As we can see from the Kyoto Escalator graphic, in spite of gross greenhouse gas emissions increasing by 19% (blue line) and net emissions increasing by 23% since 1990 (brown line), New Zealand is on track to comply with the Kyoto accounting rules (the red line) as the 1990 start point is ‘gross’ and the 2008 to 2012 target is ‘net’.
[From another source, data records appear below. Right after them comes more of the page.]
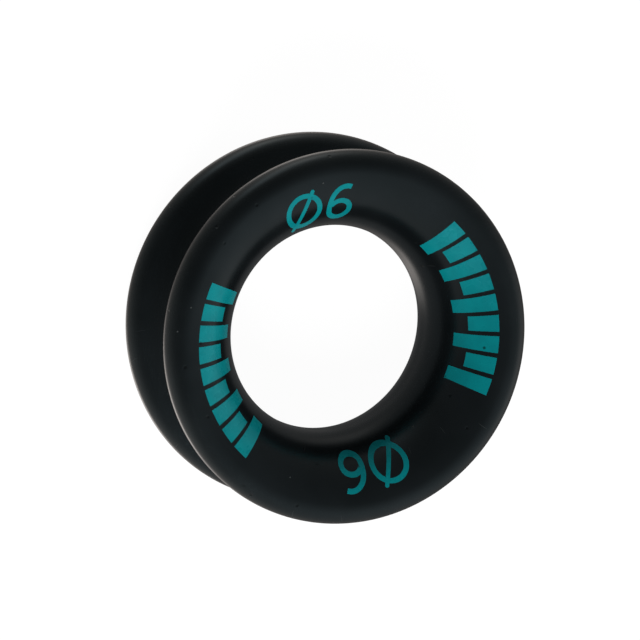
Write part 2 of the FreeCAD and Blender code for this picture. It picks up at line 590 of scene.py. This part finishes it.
# %% [markdown]
# ## Two finishes
# Every finish starts the same way: a material whose Principled shader goes straight to the output.
# The first helper makes that start. Numbers that are the same all over, such as the refraction of
# the skin, are set on the shader's own sockets, and only what changes over the surface is linked.
# The others place what both finishes need: the mottle at a size, the turned grain at its real pitch,
# and a relief whose heights are given in thousandths of a millimetre.

# %% Start a finish
MICRON = 0.001 * MM
GRAIN_PITCH, GRAIN_DRIFT = 0.05 * MM, 2.5 * MM


def start_finish(name, plain):
    """A material with one Principled shader, its plain sockets set, and the Object coordinates."""
    made = bpy.data.materials.new(name)
    made.use_nodes = True
    tree = made.node_tree
    tree.nodes.clear()
    shader = node(tree, "ShaderNodeBsdfPrincipled", plain)
    node(tree, "ShaderNodeOutputMaterial", {"Surface": shader.outputs["BSDF"]})
    return made, tree, shader.inputs, node(tree, "ShaderNodeTexCoord").outputs["Object"]


def drift(tree, place_on, size, spread=0.2):
    """An amount that drifts between 0 and 1 over the surface, in patches about as wide as the size."""
    patches = {"Vector": place_on, "Size": size, "Spread": spread}
    return place(tree, mottle, patches)["Amount"]


def grain_height(tree, place_on):
    """The height of the turned grain at its real pitch, between 0 and 1."""
    sizes = {"Vector": place_on, "Pitch": GRAIN_PITCH, "Drift": GRAIN_DRIFT}
    return place(tree, turned_grain, sizes)["Height"]


def raise_relief(tree, shader, strength, height):
    """Bends the shader's normal by a height in thousandths of a millimetre."""
    relief = node(tree, "ShaderNodeBump", {"Strength": strength, "Distance": MICRON, "Height": height})
    tree.links.new(relief.outputs["Normal"], shader["Normal"])


# %% [markdown]
# ### Black anodised skin
# Anodising grows a clear, hard oxide on the aluminium and a dye fills it. So the skin is nearly
# black below a satin surface with a strong shine at a grazing angle. That is a plain dielectric
# and not a metal: a metal would tint its highlights and lose the bright rim. The oxide refracts
# more than a lacquer does, which gives the refraction, and the dye cools the reflection seen
# head-on, which gives the tint. The pits are deep for their width, so each has a light side and a
# dark side.

# %% Finish: black anodised skin
SKIN_REFRACTION = 1.65
SKIN_TINT = (0.70, 0.92, 1.0, 1)
DEEP_DYE, THIN_DYE = (0.0044, 0.0057, 0.0064, 1), (0.0064, 0.0080, 0.0090, 1)
DUST_COLOUR, PIT_COLOUR = (0.06, 0.065, 0.066, 1), (0.0008, 0.0010, 0.0011, 1)
SCRATCH_COLOUR = (0.024, 0.026, 0.027, 1)
DYE_PATCH, DYE_SPREAD, SATIN_PATCH = 1.6 * MM, 0.15, 0.9 * MM
SATIN, SATIN_DRIFT = 0.235, 0.03
ROUGHER_SCRATCH, ROUGHER_DUST = 0.2, 0.4
SKIN_RELIEF = 1.0
GRAIN_RISE, SCRATCH_RISE, PIT_RISE, DUST_RISE = 0.12, -0.5, -12.0, 3.0


def make_skin():
    """Dyed oxide: uneven black with scratches, pits and dust, and a fine turned grain in its height."""
    made, tree, shader, place_on = start_finish(
        "anodised_skin", {"IOR": SKIN_REFRACTION, "Specular Tint": SKIN_TINT}
    )
    marks_on = place(tree, handling_marks, {"Vector": place_on})
    dye = blend(tree, drift(tree, place_on, DYE_PATCH, DYE_SPREAD), DEEP_DYE, THIN_DYE)
    scratched = blend(tree, marks_on["Scratches"], dye, SCRATCH_COLOUR)
    pitted = blend(tree, marks_on["Pits"], scratched, PIT_COLOUR)
    tree.links.new(blend(tree, marks_on["Dust"], pitted, DUST_COLOUR), shader["Base Color"])

    satin = maths(tree, "MULTIPLY_ADD", drift(tree, place_on, SATIN_PATCH), SATIN_DRIFT, SATIN)
    rough = maths(tree, "MULTIPLY_ADD", marks_on["Scratches"], ROUGHER_SCRATCH, satin)
    rough = maths(tree, "MULTIPLY_ADD", marks_on["Dust"], ROUGHER_DUST, rough)
    tree.links.new(rough, shader["Roughness"])

    height = maths(tree, "MULTIPLY", grain_height(tree, place_on), GRAIN_RISE)
    for label, rise in (("Scratches", SCRATCH_RISE), ("Pits", PIT_RISE), ("Dust", DUST_RISE)):
        height = maths(tree, "MULTIPLY_ADD", marks_on[label], rise, height)
    raise_relief(tree, shader, SKIN_RELIEF, height)
    return made


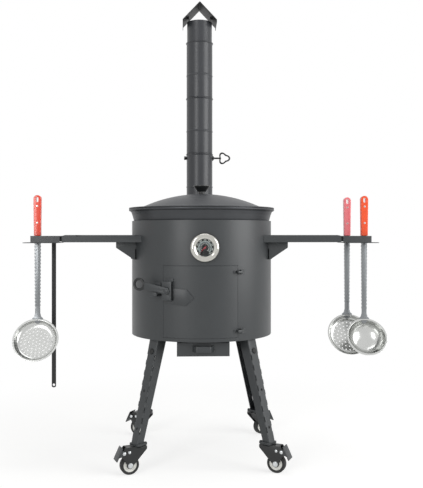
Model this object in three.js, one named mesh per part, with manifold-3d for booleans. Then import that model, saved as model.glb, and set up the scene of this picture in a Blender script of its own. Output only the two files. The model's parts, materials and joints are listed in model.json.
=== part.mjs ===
// A cauldron stove: a sheet steel drum on four wheeled legs, with a cast iron cauldron and lid sunk in
// its open top, a fire door, an ash drawer, a flue with a damper and a rain cap, two side shelves and
// the utensils that hang from them. Millimetres, +Z up, the fire door faces -Y.
import * as THREE from "three";
import { mergeVertices } from "three/addons/utils/BufferGeometryUtils.js";
import Module from "manifold-3d";

const wasm = await Module();
wasm.setup();

// Shared values
const seatGap = 0.3; // between pieces that touch
const runGap = 0.3; // all round a pin in its hole
const overrun = 5; // how far a cutting tool passes the faces it cuts
const drumSides = 32;
const pipeSides = 16;
const wheelSides = 16;
const bowlSides = 18;
const holeSides = 10;
const pinSides = 8;
const arcSteps = 3; // half the straight pieces along one arc of an outline
const weldStep = 1e-3; // vertices closer than this are one

// Drum
const drumRadius = 200;
const drumWall = 2;
const drumHeight = 321;
const baseThickness = 2;
const baseRimHeight = 14;
const ashHoleWidth = 110;
const ashHoleLength = 150;

// Hoop inside the drum's mouth, which the cauldron hangs in
const hoopThickness = 2.9;
const hoopHeight = 20;

// Fire grate
const grateRadius = 108;
const grateThickness = 6;
const grateSlotWidth = 8;
const grateSlotPitch = 20;
const grateSlotCount = 7;
const grateRim = 14;

// Fire door
const doorBottomRise = 10; // above the drum's underside
const doorHeight = 190;
const doorLatchSide = THREE.MathUtils.degToRad(32); // front of the drum round to the door's left edge
const doorHingeSide = THREE.MathUtils.degToRad(27.1);
const doorGap = 0.8;

// Door hinges
const hingeAngle = THREE.MathUtils.degToRad(29.3);
const hingePinRadius = 2.5;
const knuckleWall = 2;
const knuckleHeight = 7;
const knuckleStandOff = 1.5;
const knuckleStrapReach = 12;
const knuckleStrapThickness = 2;
const hingeArmThickness = 2;
const hingeArmWidth = 7;
const hingePlateWidth = 16;
const hingeInset = 17; // from the door's top and bottom edges to the hinges

// Latch
const latchAngle = THREE.MathUtils.degToRad(-27);
const latchRise = 124; // pivot height above the door's bottom edge
const latchPlateThickness = 2.5;
const latchPlateDrop = 13; // pivot to the plate's middle line
const latchPlateSlope = THREE.MathUtils.degToRad(5);
const latchPlateHeight = 42;
const latchPlateTipReach = 69; // from the pivot to the point, round the door
const latchPlateShoulderReach = 49;
const latchPlateBackReach = 13.5;
const latchSlope = THREE.MathUtils.degToRad(11);
const latchBracketWidth = 27;
const latchBracketHeight = 51;
const latchBracketFoot = 7; // flange above and below the bracket
const latchStandOff = 15; // door face to the back of the lever
const leverThickness = 3.5;
const leverWidth = 18;
const leverReach = 83; // pivot to the centre of the ring
const latchPinRadius = 4;
const latchPinHeadRadius = 6.5;
const latchPinHeadThickness = 3;
const ringRadius = 14.5; // centre line of the pull ring
const ringWireRadius = 3;
const latchDrop = THREE.MathUtils.degToRad(12); // from the rest position down into the keeper
const keeperReach = 36; // pivot to the middle of the keeper
const keeperWidth = 22;
const keeperThickness = 2.5;
const keeperLipGap = 2;
const keeperPlateHeight = 36;

// Temperature gauge
const gaugeOffset = 3; // right of the drum's centre line
const gaugeRise = 248; // above the drum's underside
const bezelRadius = 37.5;
const bezelDepth = 13;
const dialRadius = 23;
const dialDepth = 6; // drum face to the dial's back
const dialThickness = 0.8;
const needleLift = 0.9; // dial face to the needle
const needleThickness = 0.9;
const needleLength = 17;
const needleTail = 5;
const needleHalfWidth = 1.1;
const needleHubRadius = 2.4;
const needleAngle = THREE.MathUtils.degToRad(225);
const glassThickness = 1.5;
const glassLift = 1.6; // needle to the glass
const gaugeStemRadius = 4.5;
const gaugeStemReach = 11; // past the drum's inner face
const gaugeNutRadius = 9;
const gaugeNutThickness = 4;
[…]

New Zealand’s climate change officials solved the “whose credits?” problem by inventing a non-Kyoto ‘junk’ currency to be issued to the commercial foresters instead of Kyoto units (and to buy off greedy emitters); the New Zealand Unit. The real Kyoto forest carbon removal units are kept “off the balance sheet”. In the New Zealand Greenhouse Gas Inventory 1990-2009 and in the Kyoto Protocol net position report, the carbon sequestration from 2008 to 2012 is estimated from forest surveys. The actual Kyoto removal units will not be recognised until after 2012. It is these as-yet unissued units that will offset the 19% increase in New Zealand’s gross GHG emissions since 1990.
It seems since Simon Upton’s time, we have developed collective amnesia about intentionally negotiating the Kyoto Protocol so that we could rely on forest carbon sinks to buffer increases in greenhouse gases. Has any one of the Kyoto Protocol parties negotiated and acted in good faith? New Zealand certainly hasn’t.